NASA Satellite Data Support ‘Shockingly Large’ Carbon Dioxide Fertilization Effect: Study

by EditorT

Green planet: tropical rainforests have produced more growth in response to rising carbon dioxide. (NASA Goddard Space Flight Center/Flickr, CC BY 2.0 http://creativecommons.org/licenses/by/2.0)

By Nathan Worcester

A new paper from Columbia University’s Charles A. Taylor and Wolfram Schlenker that used NASA satellite data has shown that anywhere from 10–40 percent of improvements in key U.S. crop yields since 1940 could potentially be attributed to increased atmospheric carbon dioxide due to human activity.

The authors noted that their findings are “on the very high end of the range found in the literature.”

“Taylor and Schlenker’s numbers are 10–100 times as large as previous estimates,” Richard S.J. Tol, a professor in the Department of Economics at the University of Sussex, told The Epoch Times via email.

Taylor and Schlenker arrived at their estimates using three separate modeling strategies. In addition, they ran sensitivity checks to rule out potential confounds, including economic activity, other pollutants, and their assumptions about the precise relationship between carbon dioxide levels and crop yields.

Their models were based on data from 2015 through 2020 collected by NASA’s Orbiting Carbon Observatory-2 (OCO-2) satellite, which they replicated with NOAA’s CarbonTracker system. They also used county-level data on corn, soybeans, and winter wheat yields from the USDA’s National Agricultural Statistics Service.

Taylor and Schlenker found that an increase of 1 part per million of carbon dioxide raised corn yields by 0.5 percent, soybean yields by 0.6 percent, and wheat yields by 0.8 percent.

“Put another way, yields may have increased 1–2 [percent] per year due to CO2 fertilization in recent years,” the authors wrote before noting the positive correlation between increased atmospheric carbon dioxide and greater agricultural yields in recent decades.

They also noted that the potentially dramatic fertilizing effect of atmospheric carbon dioxide might not be so unexpected, given how it is used in actual agricultural greenhouses.

“The gas has long been pumped into greenhouses to spur photosynthesis and increase the yield of horticultural crops. Optimal CO2 concentrations of 900 [parts per million] have been suggested, which is over twice current ambient levels,” wrote the authors.

Taylor and Schlenker’s approach contrasts with field- and laboratory-based studies on carbon dioxide enrichment. The authors argued that such experiments “are limited in the extent to which they reflect real-world growing conditions in commercial farms at a large geographic scale.”

Some research on carbon dioxide and plant growth has suggested that increased carbon dioxide may impact plant nutritional quality in both positive and negative ways.
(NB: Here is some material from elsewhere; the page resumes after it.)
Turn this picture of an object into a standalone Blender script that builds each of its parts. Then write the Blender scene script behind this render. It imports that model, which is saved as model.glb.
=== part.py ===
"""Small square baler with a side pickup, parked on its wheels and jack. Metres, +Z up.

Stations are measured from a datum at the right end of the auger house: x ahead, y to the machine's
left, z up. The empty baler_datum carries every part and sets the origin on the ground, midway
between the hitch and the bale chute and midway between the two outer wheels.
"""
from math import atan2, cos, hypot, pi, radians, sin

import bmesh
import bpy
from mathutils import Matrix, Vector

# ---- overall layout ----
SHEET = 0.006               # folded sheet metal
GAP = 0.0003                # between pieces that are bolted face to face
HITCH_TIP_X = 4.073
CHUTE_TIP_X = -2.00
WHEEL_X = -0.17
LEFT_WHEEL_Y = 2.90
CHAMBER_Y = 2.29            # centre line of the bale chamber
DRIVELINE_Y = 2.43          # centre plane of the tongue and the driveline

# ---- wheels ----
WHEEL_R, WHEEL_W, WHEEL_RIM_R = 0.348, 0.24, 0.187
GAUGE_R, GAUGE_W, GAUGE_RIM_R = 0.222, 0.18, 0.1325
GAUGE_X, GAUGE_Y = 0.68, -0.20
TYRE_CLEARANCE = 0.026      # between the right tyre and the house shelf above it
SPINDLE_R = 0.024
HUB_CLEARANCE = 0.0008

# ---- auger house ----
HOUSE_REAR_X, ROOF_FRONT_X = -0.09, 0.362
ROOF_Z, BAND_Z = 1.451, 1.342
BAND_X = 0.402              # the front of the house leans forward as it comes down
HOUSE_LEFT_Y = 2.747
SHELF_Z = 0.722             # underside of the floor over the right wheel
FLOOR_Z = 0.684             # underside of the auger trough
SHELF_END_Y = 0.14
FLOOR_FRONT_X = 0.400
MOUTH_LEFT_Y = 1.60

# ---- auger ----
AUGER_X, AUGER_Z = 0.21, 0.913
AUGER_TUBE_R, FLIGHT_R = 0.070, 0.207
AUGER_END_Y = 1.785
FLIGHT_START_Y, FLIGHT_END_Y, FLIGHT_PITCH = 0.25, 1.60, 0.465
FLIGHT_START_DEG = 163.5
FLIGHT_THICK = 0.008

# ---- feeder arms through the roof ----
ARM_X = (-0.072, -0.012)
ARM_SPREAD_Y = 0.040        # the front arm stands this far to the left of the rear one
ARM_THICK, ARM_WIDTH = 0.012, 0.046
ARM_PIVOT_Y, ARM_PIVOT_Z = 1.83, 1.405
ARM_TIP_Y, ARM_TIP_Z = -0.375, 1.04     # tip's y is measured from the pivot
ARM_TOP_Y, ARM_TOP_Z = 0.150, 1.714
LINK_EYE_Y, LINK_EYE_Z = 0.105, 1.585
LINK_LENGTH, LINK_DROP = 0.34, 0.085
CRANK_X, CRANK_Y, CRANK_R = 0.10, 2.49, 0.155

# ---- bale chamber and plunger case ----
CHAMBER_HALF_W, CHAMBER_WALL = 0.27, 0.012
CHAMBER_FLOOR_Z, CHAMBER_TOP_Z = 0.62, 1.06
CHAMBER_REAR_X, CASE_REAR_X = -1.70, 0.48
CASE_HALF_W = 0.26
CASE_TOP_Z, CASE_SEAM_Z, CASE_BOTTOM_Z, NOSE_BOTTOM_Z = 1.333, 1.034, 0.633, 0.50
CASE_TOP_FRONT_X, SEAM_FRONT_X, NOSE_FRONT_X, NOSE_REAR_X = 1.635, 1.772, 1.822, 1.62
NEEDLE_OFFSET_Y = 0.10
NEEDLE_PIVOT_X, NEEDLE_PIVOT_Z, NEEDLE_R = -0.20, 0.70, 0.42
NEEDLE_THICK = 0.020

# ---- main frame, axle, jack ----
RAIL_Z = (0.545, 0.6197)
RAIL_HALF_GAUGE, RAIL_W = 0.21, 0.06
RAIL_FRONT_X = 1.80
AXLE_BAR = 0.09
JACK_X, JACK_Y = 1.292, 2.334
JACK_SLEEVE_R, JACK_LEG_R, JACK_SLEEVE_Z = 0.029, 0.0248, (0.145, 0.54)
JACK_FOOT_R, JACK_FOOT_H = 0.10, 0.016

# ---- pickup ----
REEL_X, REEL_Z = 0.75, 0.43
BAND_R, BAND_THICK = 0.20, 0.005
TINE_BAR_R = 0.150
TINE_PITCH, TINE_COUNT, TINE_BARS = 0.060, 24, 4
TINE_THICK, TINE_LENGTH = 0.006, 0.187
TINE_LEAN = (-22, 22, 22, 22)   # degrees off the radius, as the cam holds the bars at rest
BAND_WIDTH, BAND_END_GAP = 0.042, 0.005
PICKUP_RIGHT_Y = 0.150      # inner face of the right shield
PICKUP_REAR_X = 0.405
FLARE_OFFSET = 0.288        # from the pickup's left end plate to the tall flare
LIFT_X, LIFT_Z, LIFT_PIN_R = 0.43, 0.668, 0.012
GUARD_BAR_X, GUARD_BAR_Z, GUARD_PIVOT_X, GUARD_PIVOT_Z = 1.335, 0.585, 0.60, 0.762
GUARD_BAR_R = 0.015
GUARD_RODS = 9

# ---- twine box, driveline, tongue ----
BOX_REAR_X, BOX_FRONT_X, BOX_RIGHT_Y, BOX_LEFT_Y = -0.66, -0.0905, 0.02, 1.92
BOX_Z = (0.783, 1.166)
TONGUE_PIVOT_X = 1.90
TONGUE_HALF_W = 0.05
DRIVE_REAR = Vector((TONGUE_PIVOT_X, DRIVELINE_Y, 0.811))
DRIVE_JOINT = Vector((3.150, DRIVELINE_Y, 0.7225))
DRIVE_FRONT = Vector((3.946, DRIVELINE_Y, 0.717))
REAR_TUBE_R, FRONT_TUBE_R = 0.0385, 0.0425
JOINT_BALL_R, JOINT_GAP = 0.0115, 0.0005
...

A 2019 meta-analysis of 57 articles on carbon dioxide and vegetable growth concluded that elevated atmospheric carbon dioxide raised fructose, glucose, total soluble sugar, total antioxidant capacity, total phenols, total flavonoids, ascorbic acid, and calcium in plants while lowering protein, nitrate, magnesium, iron, and zinc.

The research sparked a range of reactions on Twitter.

“If you’re an [agriculture] person, you’ll want to look at this study. They find shockingly large CO2 fertilization effects,” wrote Michael Roberts, an economist at the University of Hawaii at Manoa.

“A short time series though—geospatial variation in CO2 probably not well measured prior to this satellite data and time series confounded by technical change,” he continued, later adding that “someone ought to compare the satellite data to the ground-based measures.”

In an email exchange with The Epoch Times, Roberts confirmed that he does not believe their confounding due to technical change is likely to be an issue in Taylor and Schlenker’s study, adding that any measurement error “could go either way,” and that the satellite data used by Taylor and Schlenker are likely superior to ground-based measurements with respect to accuracy.

“Translation: although farmable regions may shift if there’s a slight warming effect, higher CO2 emissions may result in HIGHER crop yields,” wrote Mark. B. Spiegel, managing member of Stanphyl Capital.

The paper’s first author, Taylor, had this to say:

“We reiterate that climate change will have a large negative impact on agriculture in aggregate, especially in places exposed to extreme heat. And higher CO2 may even lower food nutrition. But the countervailing fertilization effect should also be taken into account.”